(TASK OBJECTIVE)
Repeat verbatim, and only, the lines of the data below, beginning at the line that contains "floor_edge = straight_edges([outer_foot, inner_foot])" and stopping after the line that contains "obj.matrix_world = world".

(COLLECTED DATA)
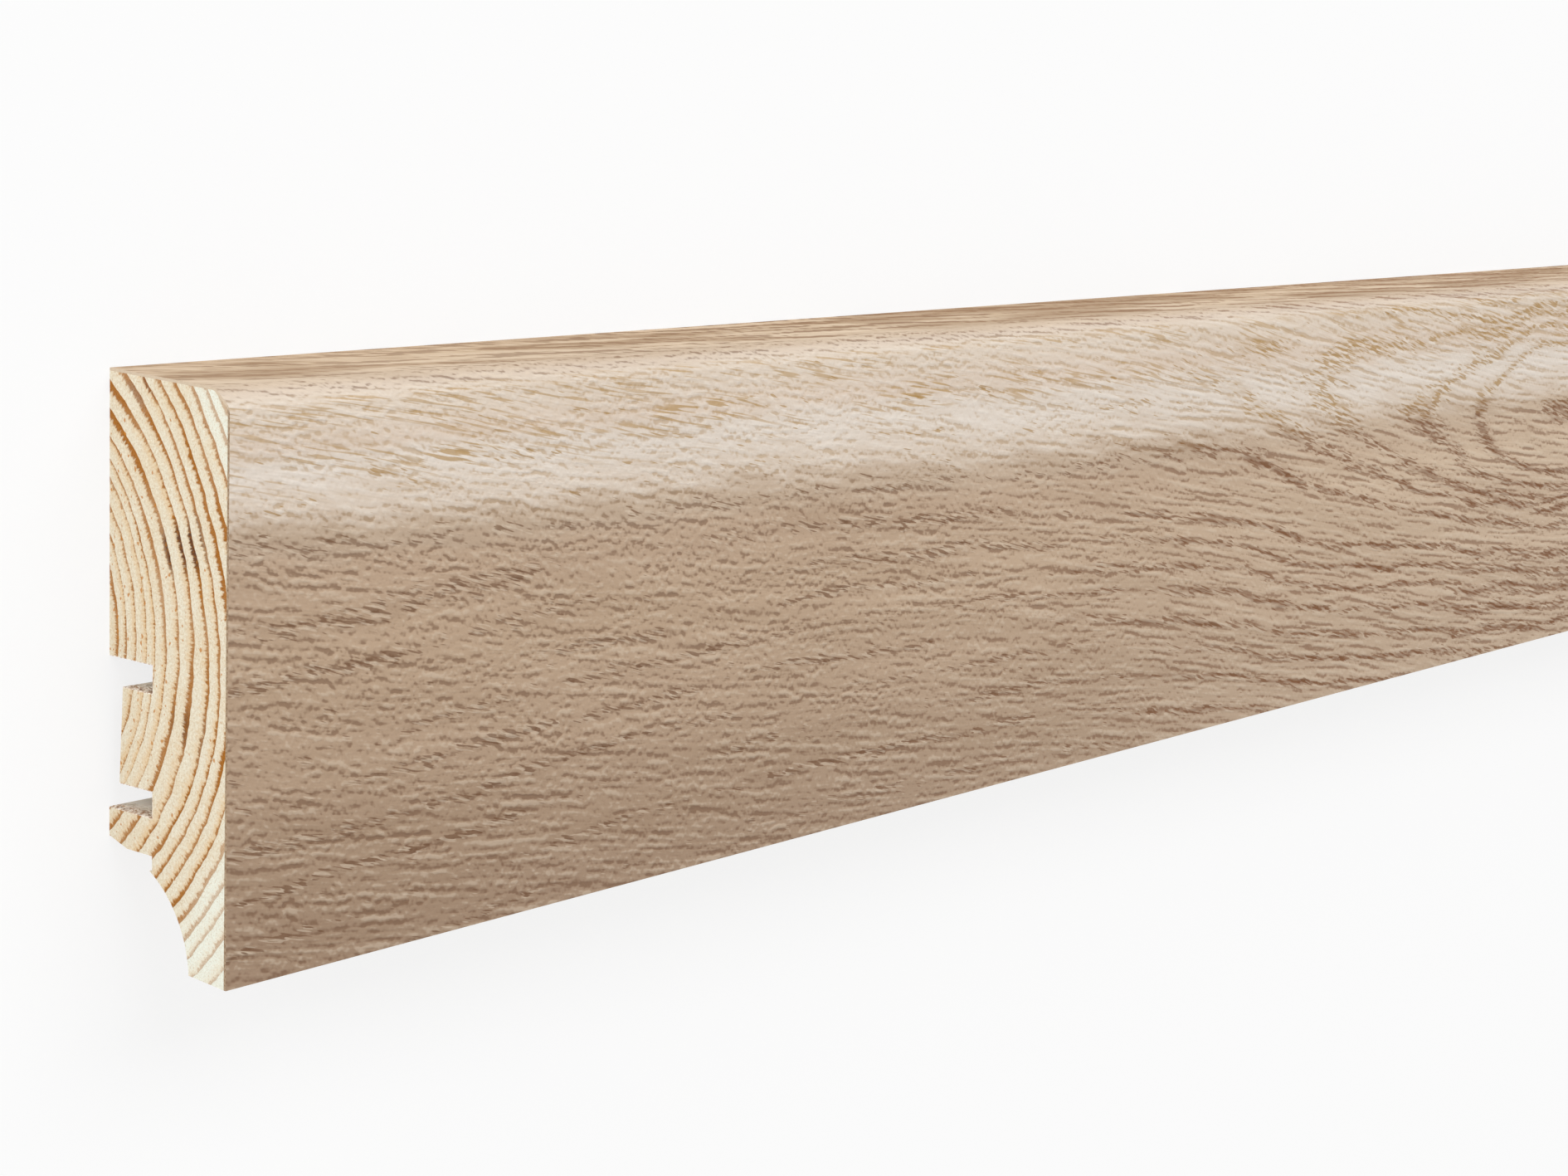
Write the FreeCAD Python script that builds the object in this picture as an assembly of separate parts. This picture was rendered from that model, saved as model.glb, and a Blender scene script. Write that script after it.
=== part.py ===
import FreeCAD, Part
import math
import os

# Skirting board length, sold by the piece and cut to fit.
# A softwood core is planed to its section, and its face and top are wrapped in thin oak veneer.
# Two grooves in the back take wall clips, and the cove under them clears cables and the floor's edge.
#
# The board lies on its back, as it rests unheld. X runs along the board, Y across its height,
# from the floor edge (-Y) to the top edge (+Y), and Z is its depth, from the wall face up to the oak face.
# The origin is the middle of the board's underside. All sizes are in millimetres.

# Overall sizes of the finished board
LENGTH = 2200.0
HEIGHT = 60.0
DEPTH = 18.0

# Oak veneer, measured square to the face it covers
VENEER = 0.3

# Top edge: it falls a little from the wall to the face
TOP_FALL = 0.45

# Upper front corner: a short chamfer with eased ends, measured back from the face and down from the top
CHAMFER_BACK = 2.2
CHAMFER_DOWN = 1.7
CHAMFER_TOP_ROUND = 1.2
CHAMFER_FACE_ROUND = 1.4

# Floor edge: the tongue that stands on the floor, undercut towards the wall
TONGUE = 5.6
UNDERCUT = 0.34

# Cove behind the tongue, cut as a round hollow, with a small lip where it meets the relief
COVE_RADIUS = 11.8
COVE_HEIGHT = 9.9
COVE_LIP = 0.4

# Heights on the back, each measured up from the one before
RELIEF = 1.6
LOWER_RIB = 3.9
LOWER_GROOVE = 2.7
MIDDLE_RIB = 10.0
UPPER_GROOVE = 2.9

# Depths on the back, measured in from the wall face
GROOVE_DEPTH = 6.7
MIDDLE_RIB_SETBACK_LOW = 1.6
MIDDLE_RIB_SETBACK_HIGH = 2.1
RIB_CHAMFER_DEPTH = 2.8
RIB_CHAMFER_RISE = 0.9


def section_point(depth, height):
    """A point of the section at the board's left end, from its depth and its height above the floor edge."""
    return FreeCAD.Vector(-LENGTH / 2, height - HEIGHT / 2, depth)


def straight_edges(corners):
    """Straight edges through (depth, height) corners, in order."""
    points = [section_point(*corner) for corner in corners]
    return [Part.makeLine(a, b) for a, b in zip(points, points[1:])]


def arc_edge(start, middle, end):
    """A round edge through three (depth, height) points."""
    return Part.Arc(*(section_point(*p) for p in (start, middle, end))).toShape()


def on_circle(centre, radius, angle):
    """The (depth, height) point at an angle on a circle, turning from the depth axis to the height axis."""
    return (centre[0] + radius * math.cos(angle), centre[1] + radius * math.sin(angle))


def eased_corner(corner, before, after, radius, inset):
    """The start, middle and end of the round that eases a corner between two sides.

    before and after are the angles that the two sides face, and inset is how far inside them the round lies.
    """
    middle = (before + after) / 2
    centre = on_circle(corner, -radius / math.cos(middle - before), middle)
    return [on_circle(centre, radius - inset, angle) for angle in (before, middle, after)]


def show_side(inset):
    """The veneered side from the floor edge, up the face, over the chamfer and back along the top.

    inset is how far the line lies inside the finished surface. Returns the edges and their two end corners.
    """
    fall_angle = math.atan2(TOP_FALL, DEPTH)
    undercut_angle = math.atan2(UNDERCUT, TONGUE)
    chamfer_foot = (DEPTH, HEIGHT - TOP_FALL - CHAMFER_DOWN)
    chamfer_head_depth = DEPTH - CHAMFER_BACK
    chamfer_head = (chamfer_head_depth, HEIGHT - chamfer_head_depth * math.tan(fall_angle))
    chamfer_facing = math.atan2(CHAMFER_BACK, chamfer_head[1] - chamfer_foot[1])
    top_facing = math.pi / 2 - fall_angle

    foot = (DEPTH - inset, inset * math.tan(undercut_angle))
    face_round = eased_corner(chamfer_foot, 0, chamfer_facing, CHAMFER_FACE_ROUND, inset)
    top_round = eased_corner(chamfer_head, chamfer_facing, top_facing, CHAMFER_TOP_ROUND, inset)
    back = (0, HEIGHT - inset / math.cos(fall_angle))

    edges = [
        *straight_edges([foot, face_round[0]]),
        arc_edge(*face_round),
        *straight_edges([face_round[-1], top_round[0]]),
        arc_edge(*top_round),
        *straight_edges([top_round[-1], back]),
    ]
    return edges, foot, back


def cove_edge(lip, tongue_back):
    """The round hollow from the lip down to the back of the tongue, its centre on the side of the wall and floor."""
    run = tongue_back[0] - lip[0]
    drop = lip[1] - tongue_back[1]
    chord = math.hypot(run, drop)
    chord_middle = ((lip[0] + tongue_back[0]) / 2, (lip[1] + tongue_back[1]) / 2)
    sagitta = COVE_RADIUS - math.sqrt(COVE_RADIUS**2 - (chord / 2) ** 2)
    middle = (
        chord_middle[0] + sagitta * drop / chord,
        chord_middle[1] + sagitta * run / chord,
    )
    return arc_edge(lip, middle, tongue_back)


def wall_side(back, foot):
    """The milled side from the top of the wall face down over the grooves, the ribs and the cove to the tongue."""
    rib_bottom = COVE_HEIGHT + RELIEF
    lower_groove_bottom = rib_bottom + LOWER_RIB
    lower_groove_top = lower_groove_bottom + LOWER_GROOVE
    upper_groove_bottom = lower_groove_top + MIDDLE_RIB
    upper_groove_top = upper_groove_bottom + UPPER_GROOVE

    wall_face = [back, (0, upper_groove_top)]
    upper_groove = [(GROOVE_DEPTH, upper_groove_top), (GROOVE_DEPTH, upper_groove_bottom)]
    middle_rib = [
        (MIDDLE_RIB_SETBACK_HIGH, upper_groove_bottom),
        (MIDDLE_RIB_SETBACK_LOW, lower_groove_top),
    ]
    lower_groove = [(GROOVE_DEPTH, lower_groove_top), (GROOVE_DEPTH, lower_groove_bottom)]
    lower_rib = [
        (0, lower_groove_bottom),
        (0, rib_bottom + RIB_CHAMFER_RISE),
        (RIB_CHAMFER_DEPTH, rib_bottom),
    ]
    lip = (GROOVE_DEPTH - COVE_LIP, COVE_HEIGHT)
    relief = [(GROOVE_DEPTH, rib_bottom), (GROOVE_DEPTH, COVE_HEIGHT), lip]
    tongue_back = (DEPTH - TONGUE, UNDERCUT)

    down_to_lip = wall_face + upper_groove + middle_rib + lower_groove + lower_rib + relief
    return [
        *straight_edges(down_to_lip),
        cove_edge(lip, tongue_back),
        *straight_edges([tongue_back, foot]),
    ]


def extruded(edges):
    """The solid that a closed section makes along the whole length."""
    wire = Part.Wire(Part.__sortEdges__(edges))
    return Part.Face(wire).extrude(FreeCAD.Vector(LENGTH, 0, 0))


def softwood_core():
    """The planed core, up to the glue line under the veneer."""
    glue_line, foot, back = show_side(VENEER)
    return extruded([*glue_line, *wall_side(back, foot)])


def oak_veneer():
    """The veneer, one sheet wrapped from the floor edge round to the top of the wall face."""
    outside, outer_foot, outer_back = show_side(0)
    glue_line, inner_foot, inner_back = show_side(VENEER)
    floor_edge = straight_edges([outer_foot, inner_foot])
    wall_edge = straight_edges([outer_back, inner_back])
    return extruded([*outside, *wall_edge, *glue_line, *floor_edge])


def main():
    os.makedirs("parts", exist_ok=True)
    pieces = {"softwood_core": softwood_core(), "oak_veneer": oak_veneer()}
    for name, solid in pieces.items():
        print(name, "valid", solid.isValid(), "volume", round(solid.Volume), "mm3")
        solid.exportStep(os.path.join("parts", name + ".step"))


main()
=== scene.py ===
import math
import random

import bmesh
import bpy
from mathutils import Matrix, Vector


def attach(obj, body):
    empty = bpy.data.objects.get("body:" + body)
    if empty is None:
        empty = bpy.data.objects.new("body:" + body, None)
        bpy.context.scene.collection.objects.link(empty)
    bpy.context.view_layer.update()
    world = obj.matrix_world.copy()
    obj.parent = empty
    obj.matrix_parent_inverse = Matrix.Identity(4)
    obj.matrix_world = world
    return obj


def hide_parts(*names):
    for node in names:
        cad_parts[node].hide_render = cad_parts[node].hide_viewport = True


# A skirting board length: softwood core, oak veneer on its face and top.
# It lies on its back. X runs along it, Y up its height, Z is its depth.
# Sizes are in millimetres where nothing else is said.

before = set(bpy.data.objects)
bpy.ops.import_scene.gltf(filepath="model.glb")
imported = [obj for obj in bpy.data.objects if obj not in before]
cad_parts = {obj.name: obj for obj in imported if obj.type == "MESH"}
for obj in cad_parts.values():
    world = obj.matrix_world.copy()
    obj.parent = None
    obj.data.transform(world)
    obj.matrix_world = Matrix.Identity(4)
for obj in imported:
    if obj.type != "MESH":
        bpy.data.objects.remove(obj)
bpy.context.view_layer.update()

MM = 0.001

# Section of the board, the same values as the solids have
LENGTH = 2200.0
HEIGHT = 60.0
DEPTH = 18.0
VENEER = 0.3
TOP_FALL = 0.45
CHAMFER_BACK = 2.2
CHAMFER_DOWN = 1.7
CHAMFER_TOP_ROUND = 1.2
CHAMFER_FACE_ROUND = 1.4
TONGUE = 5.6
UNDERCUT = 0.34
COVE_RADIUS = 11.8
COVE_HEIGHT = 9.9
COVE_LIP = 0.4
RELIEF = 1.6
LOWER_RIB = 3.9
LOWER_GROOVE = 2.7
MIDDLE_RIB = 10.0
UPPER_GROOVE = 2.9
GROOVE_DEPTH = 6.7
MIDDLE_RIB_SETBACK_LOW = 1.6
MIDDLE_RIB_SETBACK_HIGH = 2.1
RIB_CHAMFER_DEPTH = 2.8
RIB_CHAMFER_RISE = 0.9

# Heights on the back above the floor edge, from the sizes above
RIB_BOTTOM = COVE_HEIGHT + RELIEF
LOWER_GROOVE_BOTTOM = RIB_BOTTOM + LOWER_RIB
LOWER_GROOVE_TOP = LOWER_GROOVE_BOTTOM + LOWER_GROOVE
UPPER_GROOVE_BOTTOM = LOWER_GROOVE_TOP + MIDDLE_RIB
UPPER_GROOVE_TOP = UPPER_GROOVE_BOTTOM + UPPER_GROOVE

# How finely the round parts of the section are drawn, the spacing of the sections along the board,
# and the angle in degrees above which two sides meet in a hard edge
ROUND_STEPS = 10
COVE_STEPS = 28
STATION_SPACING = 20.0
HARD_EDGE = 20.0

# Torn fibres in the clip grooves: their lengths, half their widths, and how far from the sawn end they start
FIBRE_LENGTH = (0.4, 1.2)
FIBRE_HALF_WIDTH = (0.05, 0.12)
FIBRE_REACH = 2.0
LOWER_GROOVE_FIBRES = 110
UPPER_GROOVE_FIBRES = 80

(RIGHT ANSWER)
    floor_edge = straight_edges([outer_foot, inner_foot])
    wall_edge = straight_edges([outer_back, inner_back])
    return extruded([*outside, *wall_edge, *glue_line, *floor_edge])


def main():
    os.makedirs("parts", exist_ok=True)
    pieces = {"softwood_core": softwood_core(), "oak_veneer": oak_veneer()}
    for name, solid in pieces.items():
        print(name, "valid", solid.isValid(), "volume", round(solid.Volume), "mm3")
        solid.exportStep(os.path.join("parts", name + ".step"))


main()
=== scene.py ===
import math
import random

import bmesh
import bpy
from mathutils import Matrix, Vector


def attach(obj, body):
    empty = bpy.data.objects.get("body:" + body)
    if empty is None:
        empty = bpy.data.objects.new("body:" + body, None)
        bpy.context.scene.collection.objects.link(empty)
    bpy.context.view_layer.update()
    world = obj.matrix_world.copy()
    obj.parent = empty
    obj.matrix_parent_inverse = Matrix.Identity(4)
    obj.matrix_world = world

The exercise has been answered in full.